Denzel Radford

No. 46
- Position: Defensive back

Personal information
- Born: May 28, 1994 (age 32) Calgary, Alberta, Canada
- Listed height: 6 ft 1 in (1.85 m)
- Listed weight: 198 lb (90 kg)

Career information
- High school: Saint Francis High
- University: Calgary Dinos
- CFL draft: 2017: 6th round, 48th overall pick

Career history
- 2017: Montreal Alouettes*
- 2017–2019: Saskatchewan Roughriders
- 2020: Toronto Argonauts*
- * Offseason or practice squad member only
- Stats at CFL.ca

= Denzel Radford =

Canadian football player (born 1994)

Denzel Radford (born May 28, 1994) is a Canadian former professional football defensive back who played in the Canadian Football League (CFL).
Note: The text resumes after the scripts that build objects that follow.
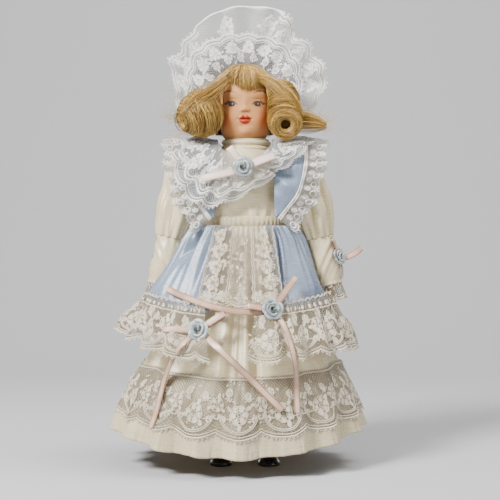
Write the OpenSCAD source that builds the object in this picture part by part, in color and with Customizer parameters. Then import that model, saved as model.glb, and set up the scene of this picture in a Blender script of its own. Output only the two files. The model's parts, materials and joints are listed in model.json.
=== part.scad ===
// Porcelain doll in a satin and lace dress, standing on the soles of its shoes.
// The doll faces -Y. Left and right are the doll's own, so its left hand is on +X.

/* [Overall] */
// Height of the top of the outer bonnet lace above the soles
total_h = 204; // [202:0.5:206]
// Height of the waist seam
waist_z = 108; // [107:0.5:109]
// Height of the shoulder joints
shoulder_z = 133; // [132.8:0.1:133.2]
// Height of the hip joints
hip_z = 92; // [91.6:0.1:92.4]
// Height of the middle of the head
head_z = 160; // [160:0.25:161]

/* [Head] */
// Radius of the bisque head at the cheeks
head_r = 11.8; // [11.4:0.1:12]
// Radius of the neck
neck_r = 7; // [6.8:0.1:7.1]
// Radius of the flange under the neck
flange_r = 9; // [8.8:0.1:9.1]
// Outer radius of each barrel curl
curl_r = 9.8; // [9:0.1:10]
// Radius of the bonnet crown
crown_r = 21; // [20.6:0.1:21.4]

/* [Arms] */
// Distance of each shoulder joint from the middle
shoulder_x = 25; // [24.9:0.1:25.4]
// How far forward or back the shoulder joints lie
shoulder_y = 2; // [1.8:0.1:2.2]
// Outward slope of each hanging arm in degrees
arm_slope = 13.4; // [13:0.1:14]
// Length from the shoulder joint to the fingertips
arm_len = 71.4; // [70:0.2:72]
// Largest radius of the puffed sleeve
puff_r = 8; // [7.6:0.1:8.1]

/* [Legs] */
// Distance of each hip joint from the middle
hip_x = 9.3; // [9.2:0.1:9.5]
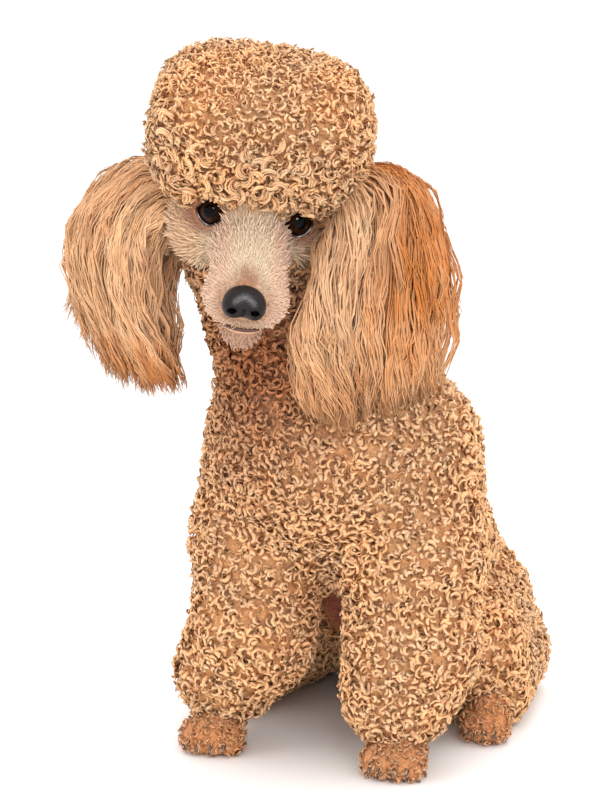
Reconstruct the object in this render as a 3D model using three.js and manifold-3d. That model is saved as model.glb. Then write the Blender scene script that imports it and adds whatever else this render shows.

He played U Sports football for the Calgary Dinos as a receiver, defensive back, and kick returner from 2013 to 2016.

==Professional career==
===Montreal Alouettes===
Radford was drafted by the Montreal Alouettes in the sixth round, 48th overall, in the 2017 CFL draft as a wide receiver and signed with the club on May 17, 2017. He participated in the team's 2017 training camp, and was converted to a defensive back, but did not play in any pre-season games.

===Saskatchewan Roughriders===
On June 7, 2017, the Alouettes traded Radford to the Saskatchewan Roughriders in exchange for offensive lineman, Matt Vonk. He made his professional debut on June 22, 2017, against his former team, the Alouettes. He played in all 18 regular season games and recorded two defensive tackles and 24 special teams tackles, finishing fourth in the CFL in special teams tackles in 2017.

The following two seasons saw Radford beset by injuries. In the 2018 season opener, he endured a torn labrum injury and was on the injured list for the remainder of the year. In 2019, he played in the first four games of the season, but suffered a knee injury and did not play until the last two regular season games of the season. He also played in the West Final against the Winnipeg Blue Bombers. He completed his three-year rookie contract, having played in 25 regular season games, tallying two defensive tackles and 28 special teams tackles.

===Toronto Argonauts===
Upon entering free agency, he signed with the Toronto Argonauts on February 12, 2020. The 2020 CFL season was later cancelled due to the COVID-19 pandemic.

==Personal life==
Radford was born to parents Jennifer Radford and Don Bruno, who named him after American actor, Denzel Washington. He has a brother. He has completed two undergraduate degrees from the University of Calgary in Finance and Economics.